Diamma.com- Belakangan ini, ‘Among Us’ menjadi perbincangan hangat dikalangan pecinta gim di seluruh dunia. Dalam ‘Among Us’, terkenal dengan Impostor, salah satu peran yang bertugas sabotase dan membunuh para crewmate. Tak hanya itu, viralnya game ini pun melahirkan istilah baru, yaitu Impostor Syndrome. Sebenarnya, apa itu Impostor Syndrome?

Impostor Syndrome merupakan istilah untuk perilaku seseorang yang merasa takut gagal dan meragukan kemampuannya. Ironisnya, kondisi ini justru dialami oleh orang yang berprestasi. Kemudian, orang yang mengalami Impostor Syndrome akan tetap memberikan keberhasilan seseorang tetapi hanya keberuntungan sesaat dan bukan karena keberuntungannya.

Namun, hal berbeda diungkapkan oleh Kasandra Putranto, seorang Psikolog Klinis dari Kasandra & Associate. Ia mengungkapkan bahwa sebenarnya Impostor Syndrome bukanlah istilah resmi yang dikeluarkan oleh para ahli.

“Impostor Syndrome ini bukan hasil dari konsesus atau hasil penelitian dari para ahli yang kemudian dijadikan golongan atau diagnosa yang tepat,” papar Kasandra, melansir Detik.

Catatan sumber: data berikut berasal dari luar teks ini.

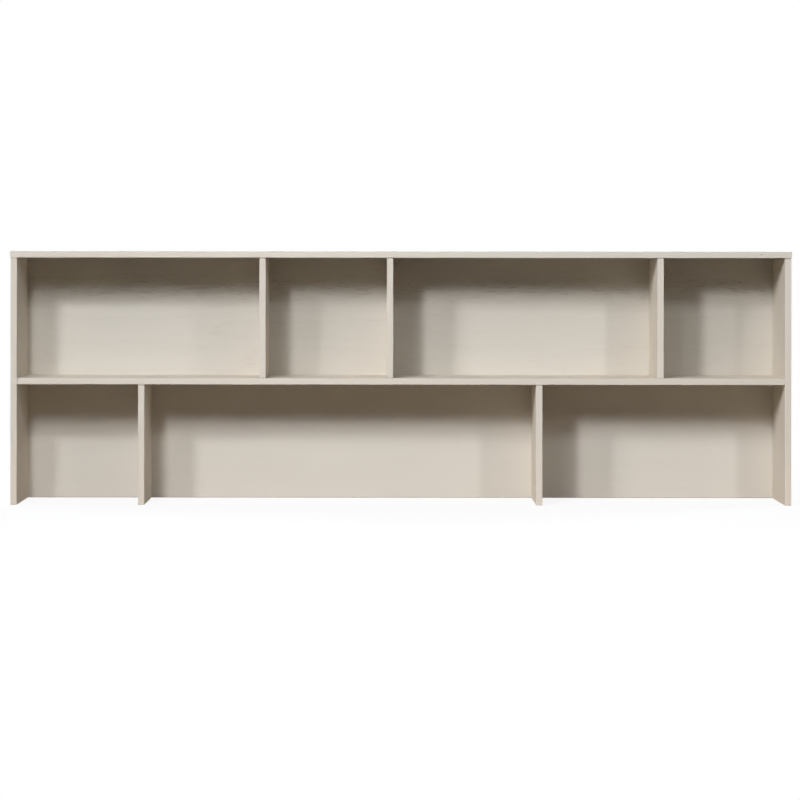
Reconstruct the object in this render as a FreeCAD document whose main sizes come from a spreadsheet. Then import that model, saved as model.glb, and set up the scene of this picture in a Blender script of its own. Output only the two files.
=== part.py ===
import FreeCAD, Part
import os
import Sketcher

# Hutch: an open shelf unit with four bays above a long shelf and three below it, made to stand on a dresser.
# Millimetres. X runs to the right, Y to the back, Z up. The origin is below the middle, on the ground.

doc = FreeCAD.newDocument("Hutch")
sheet = doc.addObject("Spreadsheet::Sheet", "Sizes")

drivingSizes = {
    # The whole unit and its bays
    "total_width": 2200,
    "total_depth": 230,
    "lower_bay_height": 339,
    "upper_bay_height": 339,
    "narrow_bay": 341,
    "wide_bay": 682,
    # Boards
    "board": 18,
    "top_side_overhang": 1.5,
    "top_front_overhang": 2,
    "arris": 0.8,
    # Back panels in their grooves
    "back_board": 9,
    "back_lip": 10,
    "groove_depth": 5,
    "groove_play": 0.15,
    "groove_end_gap": 0.5,
    "back_floor_gap": 0.5,
    # Rows of fixings, measured from the front edge and from the back panel
    "fixing_inset": 37,
    "bore_play": 0.1,
    "bore_end_gap": 0.5,
    # Dowels
    "dowel_diameter": 8,
    "dowel_length": 30,
    "dowel_face_depth": 12,
    "locating_bore_diameter": 8,
    "locating_bore_depth": 20,
    # Cams
    "cam_diameter": 15,
    "cam_length": 12.5,
    "cam_setback": 24,
    "cam_wall": 3,
    "cam_recess_length": 8,
    "cam_recess_width": 2,
    "cam_recess_depth": 2.5,
    # Bolts that the cams hold
    "bolt_diameter": 5,
    "bolt_thread_length": 11,
    "bolt_head_diameter": 7,
    "bolt_head_length": 3,
    "bolt_bore_diameter": 7.5,
    # Caps over the cams
    "cap_diameter": 17,
    "cap_thickness": 0.8,
    "cap_plug_width": 1.7,
    "cap_plug_length": 2,
}

for row, (alias, size) in enumerate(drivingSizes.items(), start=1):
    sheet.set(f"A{row}", alias)
    sheet.set(f"B{row}", str(size))
    sheet.setAlias(f"B{row}", alias)
doc.recompute()

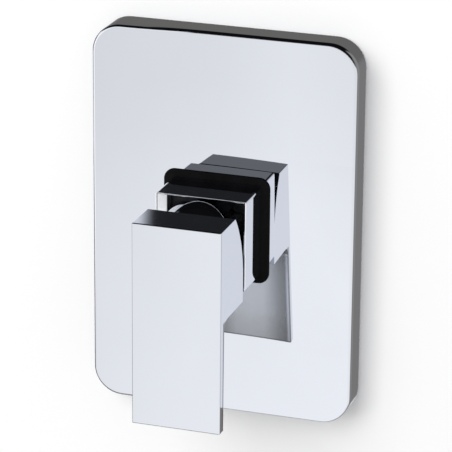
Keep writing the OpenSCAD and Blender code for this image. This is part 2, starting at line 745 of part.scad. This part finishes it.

“Istilah Impostor Syndrome ini juga bagi saya semacam diagnosa keranjang sampah. Akhirnya semua kriteria dimasukkan. Jadi orang merasa ‘oh mirip ya’ ini juga secara psikologis ada kondisi psikologis sendiri yang akhirnya mungkin atau suka self diagnosis,” tambahnya.

Lantas bagaimana dan seperti apa sikap individu dengan impostor syndrome?

Tidak Pernah Merasa Puas dalam Pencapaian Hidup Sendiri

Pengidap Impostor Syndrome sering menganggap dirinya tidak istimewa. Ia merasa bahwa setiap orang bisa meraih apa yang telah dirinya capai. Oleh karena itu, semua yang ia capai bukan lah hal yang ‘Wah’ lagi. Selain itu, ekspektasinya yang tinggi juga jarang mengapresiasi apa yang telah ia raih.

Menganggap Pendirian Hanya Pencapaian Ataupun Kebetulan Sesaat

Orang yang mengalami Impostor Syndrome mengatakan bahwa semua pencapaian diri sendiri hanya kebetulan dan keberuntungan. Ia berpikir bahwa apa pun yang dicapai hanyalah sebuah kebetulan. Oleh karena itu, ia meyakini pencapaiannya tidak ada hubungannya dengan kemampuan yang dimiliki.

Sulitnya Menaruh Harapan Pujian dari Orang Lain

Ia akan sulit menerima pujian dari orang lain. Ia beranggapan pujian dapat menaruh harapan tinggi. Bahkan, ia dapat merasa tersinggung atas pujian tersebut karena menganggap dirinya tidak layak. Baginya, sebuah pujian hanyalah suatu bentuk basa-basi.